**EXERCISE TASK**:
Each line below should be quoted exactly, please.

**DATASET SECTION**:

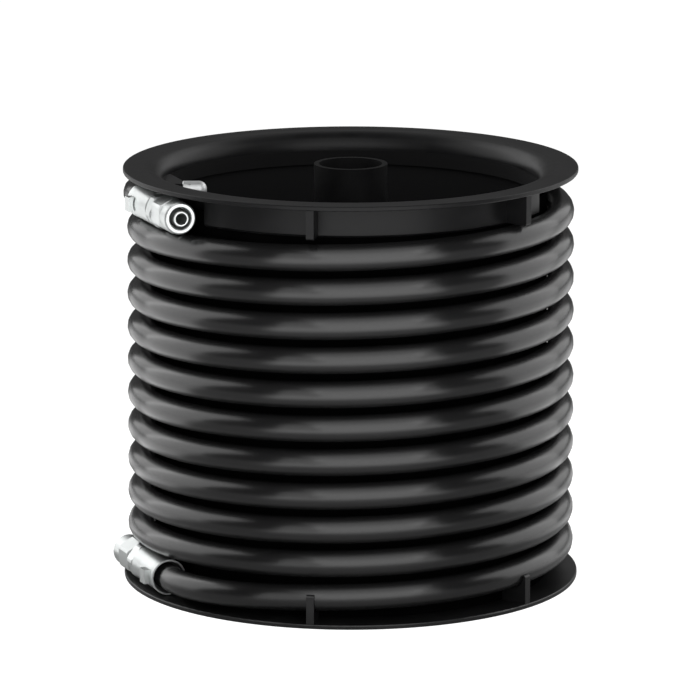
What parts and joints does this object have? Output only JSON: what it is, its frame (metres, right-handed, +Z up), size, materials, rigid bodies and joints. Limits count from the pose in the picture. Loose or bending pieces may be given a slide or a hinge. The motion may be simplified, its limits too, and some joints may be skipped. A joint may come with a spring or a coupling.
{
  "type": "sewer hose kit",
  "caption": "Open plastic drum reel with a rolled rim and a hub tube, wound with one layer of smooth hose that ends in plated swivel nut couplings, and a small nozzle at the rim.",
  "frame": {"origin": "on the hub axis at the bottom face of the bottom flange, on which the reel stands", "axes": "+Z up along the hub axis, -Y towards the viewer of the picture, +X to the right in the picture"},
  "size_m": [0.2477, 0.242, 0.2216],
  "materials": {
    "reel_plastic": "moulded satin black",
    "hub_plastic": "smooth satin black",
    "hose_jacket": "smooth semi-gloss dark grey",
    "zinc_nut": "bright zinc plate",
    "zinc_tail": "bright zinc plate",
    "zinc_ferrule": "bright zinc plate",
    "zinc_clamp": "bright zinc plate",
    "nozzle_steel": "turned stainless steel",
    "spring_wire": "drawn wire",
    "screw_steel": "plated screws",
    "seal_rubber": "matt black"
  },
  "bodies": {
    "reel": {"top_flange": "reel_plastic", "bottom_flange": "reel_plastic", "drum_core": "reel_plastic", "hub_tube": "hub_plastic", "flange_screws": "screw_steel", "hose": "hose_jacket", "top_hose_tail": "zinc_tail", "top_ferrule": "zinc_ferrule", "top_clamp_ring": "zinc_clamp", "top_retaining_wire": "spring_wire", "top_nose_seal": "seal_rubber", "bottom_hose_tail": "zinc_tail", "bottom_ferrule": "zinc_ferrule", "bottom_clamp_ring": "zinc_clamp", "bottom_retaining_wire": "spring_wire", "bottom_nose_seal": "seal_rubber"},
    "top_nut": {"top_swivel_nut": "zinc_nut"},
    "bottom_nut": {"bottom_swivel_nut": "zinc_nut"},
    "nozzle": {"nozzle": "nozzle_steel"}
  },
  "joints": [
    {"name": "top_nut_swivel", "type": "hinge", "parent": "reel", "child": "top_nut", "pos_m": [-0.08724, -0.08126, 0.2074], "axis": [0.3255, -0.9452, 0.0262], "continuous": true},
    {"name": "bottom_nut_swivel", "type": "hinge", "parent": "reel", "child": "bottom_nut", "pos_m": [-0.11928, -0.00184, 0.0123], "axis": [-0.3746, 0.9272, 0], "continuous": true},
    {"name": "nozzle_pull", "type": "slide", "parent": "reel", "child": "nozzle", "axis": [1, 0, 0], "range_m": [0, 0.012]}
  ]
}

**ANSWER TO THIS PROBLEM**:
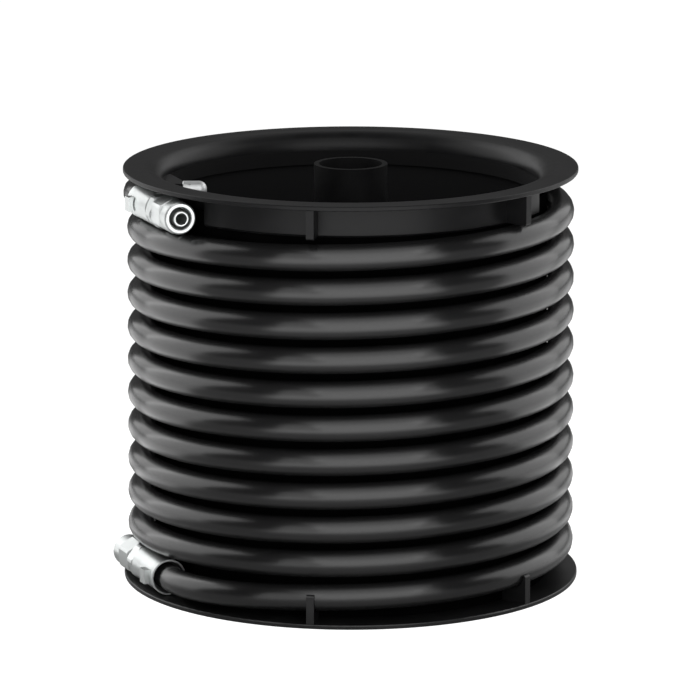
What parts and joints does this object have? Output only JSON: what it is, its frame (metres, right-handed, +Z up), size, materials, rigid bodies and joints. Limits count from the pose in the picture. Loose or bending pieces may be given a slide or a hinge. The motion may be simplified, its limits too, and some joints may be skipped. A joint may come with a spring or a coupling.
{
  "type": "sewer hose kit",
  "caption": "Open plastic drum reel with a rolled rim and a hub tube, wound with one layer of smooth hose that ends in plated swivel nut couplings, and a small nozzle at the rim.",
  "frame": {"origin": "on the hub axis at the bottom face of the bottom flange, on which the reel stands", "axes": "+Z up along the hub axis, -Y towards the viewer of the picture, +X to the right in the picture"},
  "size_m": [0.2477, 0.242, 0.2216],
  "materials": {
    "reel_plastic": "moulded satin black",
    "hub_plastic": "smooth satin black",
    "hose_jacket": "smooth semi-gloss dark grey",
    "zinc_nut": "bright zinc plate",
    "zinc_tail": "bright zinc plate",
    "zinc_ferrule": "bright zinc plate",
    "zinc_clamp": "bright zinc plate",
    "nozzle_steel": "turned stainless steel",
    "spring_wire": "drawn wire",
    "screw_steel": "plated screws",
    "seal_rubber": "matt black"
  },
  "bodies": {
    "reel": {"top_flange": "reel_plastic", "bottom_flange": "reel_plastic", "drum_core": "reel_plastic", "hub_tube": "hub_plastic", "flange_screws": "screw_steel", "hose": "hose_jacket", "top_hose_tail": "zinc_tail", "top_ferrule": "zinc_ferrule", "top_clamp_ring": "zinc_clamp", "top_retaining_wire": "spring_wire", "top_nose_seal": "seal_rubber", "bottom_hose_tail": "zinc_tail", "bottom_ferrule": "zinc_ferrule", "bottom_clamp_ring": "zinc_clamp", "bottom_retaining_wire": "spring_wire", "bottom_nose_seal": "seal_rubber"},
    "top_nut": {"top_swivel_nut": "zinc_nut"},
    "bottom_nut": {"bottom_swivel_nut": "zinc_nut"},
    "nozzle": {"nozzle": "nozzle_steel"}
  },
  "joints": [
    {"name": "top_nut_swivel", "type": "hinge", "parent": "reel", "child": "top_nut", "pos_m": [-0.08724, -0.08126, 0.2074], "axis": [0.3255, -0.9452, 0.0262], "continuous": true},
    {"name": "bottom_nut_swivel", "type": "hinge", "parent": "reel", "child": "bottom_nut", "pos_m": [-0.11928, -0.00184, 0.0123], "axis": [-0.3746, 0.9272, 0], "continuous": true},
    {"name": "nozzle_pull", "type": "slide", "parent": "reel", "child": "nozzle", "axis": [1, 0, 0], "range_m": [0, 0.012]}
  ]
}